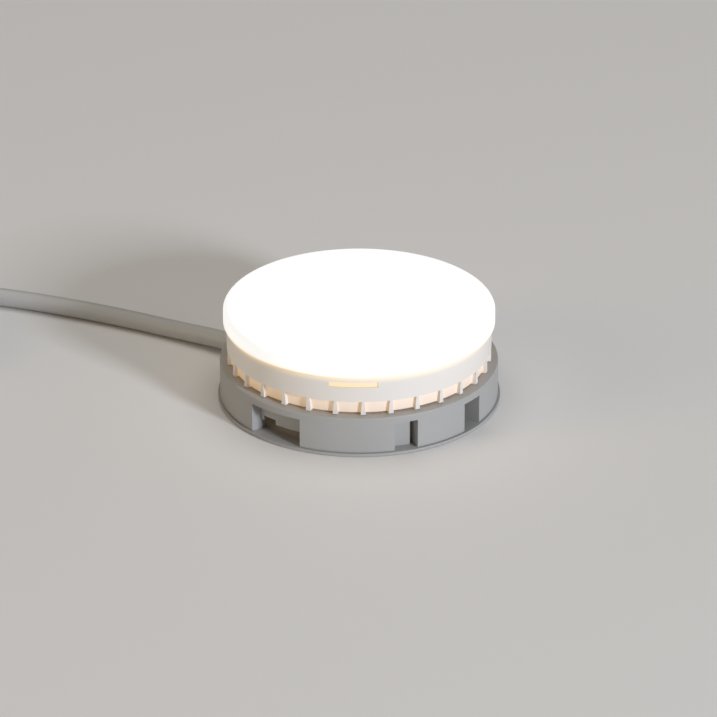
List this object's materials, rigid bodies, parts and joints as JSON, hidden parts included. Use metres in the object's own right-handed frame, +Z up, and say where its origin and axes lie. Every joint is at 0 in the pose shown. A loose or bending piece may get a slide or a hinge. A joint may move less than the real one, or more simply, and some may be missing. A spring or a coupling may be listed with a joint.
{
  "type": "led disc lamp",
  "caption": "Flat round LED lamp with a twist-lock cap, locked in its low surface holder, with a white mains lead, put-away coil and flat plug.",
  "frame": {"origin": "centre of the holder's underside, on the table", "axes": "+Z up along the lamp's axis, -Y towards the front of the picture, +X to its right; the mains lead leaves at the rear left"},
  "size_m": [0.2463, 0.128, 0.028],
  "materials": {
    "opal_cover": "satin opal",
    "housing_plastic": "fine satin",
    "holder_plastic": "satin moulding",
    "pin_brass": "nickel flash",
    "spring_bronze": "rolled strip",
    "terminal_brass": "sawn bar",
    "screw_steel": "zinc plated",
    "spreader_aluminium": "pressed sheet",
    "board_white": "solder mask",
    "led_phosphor": "silicone",
    "board_fibreglass": "solder mask",
    "capacitor_sleeve": "shrink film",
    "film_epoxy": "dipped epoxy",
    "inductor_sleeve": "shrink film",
    "package_epoxy": "moulded epoxy",
    "resistor_coat": "lacquer",
    "wire_white": "wire insulation",
    "wire_red": "wire insulation",
    "core_brown": "wire insulation",
    "core_blue": "wire insulation",
    "cable_sheath": "soft sheath",
    "plug_plastic": "fine moulded grain",
    "plug_nickel": "nickel plate"
  },
  "bodies": {
    "holder": {"holder_body": "holder_plastic", "base_plate": "holder_plastic", "cable_clamp": "holder_plastic", "contact_spring_left": "spring_bronze", "contact_spring_right": "spring_bronze", "terminal_block_left": "terminal_brass", "terminal_block_right": "terminal_brass", "terminal_screws": "screw_steel", "cover_screws": "screw_steel", "clamp_screws": "screw_steel", "core_live": "core_brown", "core_neutral": "core_blue", "cable_lead": "cable_sheath", "cable_coil": "cable_sheath", "cable_tail": "cable_sheath", "plug_body": "plug_plastic", "plug_pins": "plug_nickel"},
    "lamp": {"lamp_housing": "housing_plastic", "diffuser": "opal_cover", "cap_base": "housing_plastic", "contact_pins": "pin_brass", "heat_spreader": "spreader_aluminium", "led_board": "board_white", "led_chips": "led_phosphor", "board_screws": "screw_steel", "driver_board": "board_fibreglass", "bulk_capacitor": "capacitor_sleeve", "film_capacitor": "film_epoxy", "inductor": "inductor_sleeve", "bridge_rectifier": "package_epoxy", "driver_chip": "package_epoxy", "fuse_resistor": "resistor_coat", "pin_wires": "wire_white", "led_wires": "wire_red"}
  },
  "joints": [
    {"name": "lamp_twist", "type": "hinge", "parent": "holder", "child": "lamp", "pos_m": [0, 0, 0.0114], "axis": [0, 0, 1], "range_deg": [0, 20]}
  ]
}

### DIRECTIVE
All of the data needs to be printed once more, exactly.

### THE RESULT
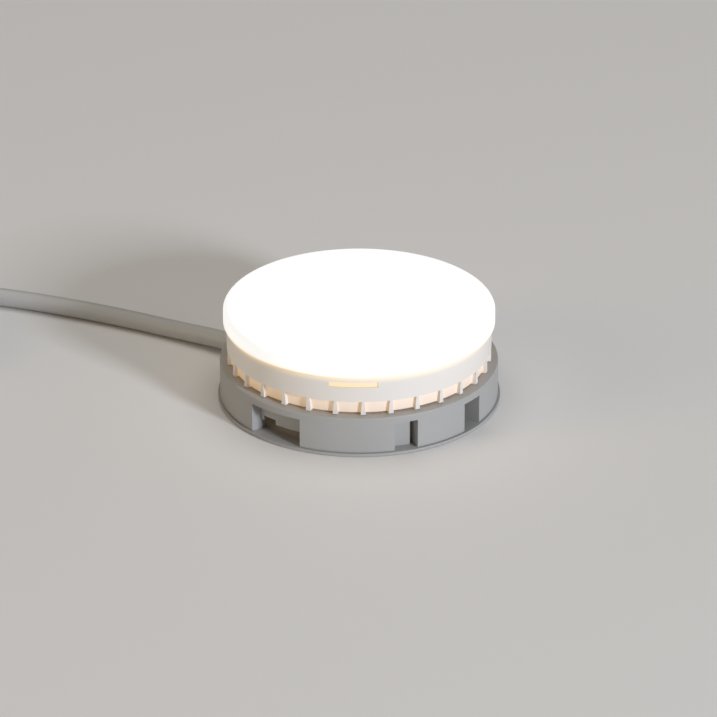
List this object's materials, rigid bodies, parts and joints as JSON, hidden parts included. Use metres in the object's own right-handed frame, +Z up, and say where its origin and axes lie. Every joint is at 0 in the pose shown. A loose or bending piece may get a slide or a hinge. A joint may move less than the real one, or more simply, and some may be missing. A spring or a coupling may be listed with a joint.
{
  "type": "led disc lamp",
  "caption": "Flat round LED lamp with a twist-lock cap, locked in its low surface holder, with a white mains lead, put-away coil and flat plug.",
  "frame": {"origin": "centre of the holder's underside, on the table", "axes": "+Z up along the lamp's axis, -Y towards the front of the picture, +X to its right; the mains lead leaves at the rear left"},
  "size_m": [0.2463, 0.128, 0.028],
  "materials": {
    "opal_cover": "satin opal",
    "housing_plastic": "fine satin",
    "holder_plastic": "satin moulding",
    "pin_brass": "nickel flash",
    "spring_bronze": "rolled strip",
    "terminal_brass": "sawn bar",
    "screw_steel": "zinc plated",
    "spreader_aluminium": "pressed sheet",
    "board_white": "solder mask",
    "led_phosphor": "silicone",
    "board_fibreglass": "solder mask",
    "capacitor_sleeve": "shrink film",
    "film_epoxy": "dipped epoxy",
    "inductor_sleeve": "shrink film",
    "package_epoxy": "moulded epoxy",
    "resistor_coat": "lacquer",
    "wire_white": "wire insulation",
    "wire_red": "wire insulation",
    "core_brown": "wire insulation",
    "core_blue": "wire insulation",
    "cable_sheath": "soft sheath",
    "plug_plastic": "fine moulded grain",
    "plug_nickel": "nickel plate"
  },
  "bodies": {
    "holder": {"holder_body": "holder_plastic", "base_plate": "holder_plastic", "cable_clamp": "holder_plastic", "contact_spring_left": "spring_bronze", "contact_spring_right": "spring_bronze", "terminal_block_left": "terminal_brass", "terminal_block_right": "terminal_brass", "terminal_screws": "screw_steel", "cover_screws": "screw_steel", "clamp_screws": "screw_steel", "core_live": "core_brown", "core_neutral": "core_blue", "cable_lead": "cable_sheath", "cable_coil": "cable_sheath", "cable_tail": "cable_sheath", "plug_body": "plug_plastic", "plug_pins": "plug_nickel"},
    "lamp": {"lamp_housing": "housing_plastic", "diffuser": "opal_cover", "cap_base": "housing_plastic", "contact_pins": "pin_brass", "heat_spreader": "spreader_aluminium", "led_board": "board_white", "led_chips": "led_phosphor", "board_screws": "screw_steel", "driver_board": "board_fibreglass", "bulk_capacitor": "capacitor_sleeve", "film_capacitor": "film_epoxy", "inductor": "inductor_sleeve", "bridge_rectifier": "package_epoxy", "driver_chip": "package_epoxy", "fuse_resistor": "resistor_coat", "pin_wires": "wire_white", "led_wires": "wire_red"}
  },
  "joints": [
    {"name": "lamp_twist", "type": "hinge", "parent": "holder", "child": "lamp", "pos_m": [0, 0, 0.0114], "axis": [0, 0, 1], "range_deg": [0, 20]}
  ]
}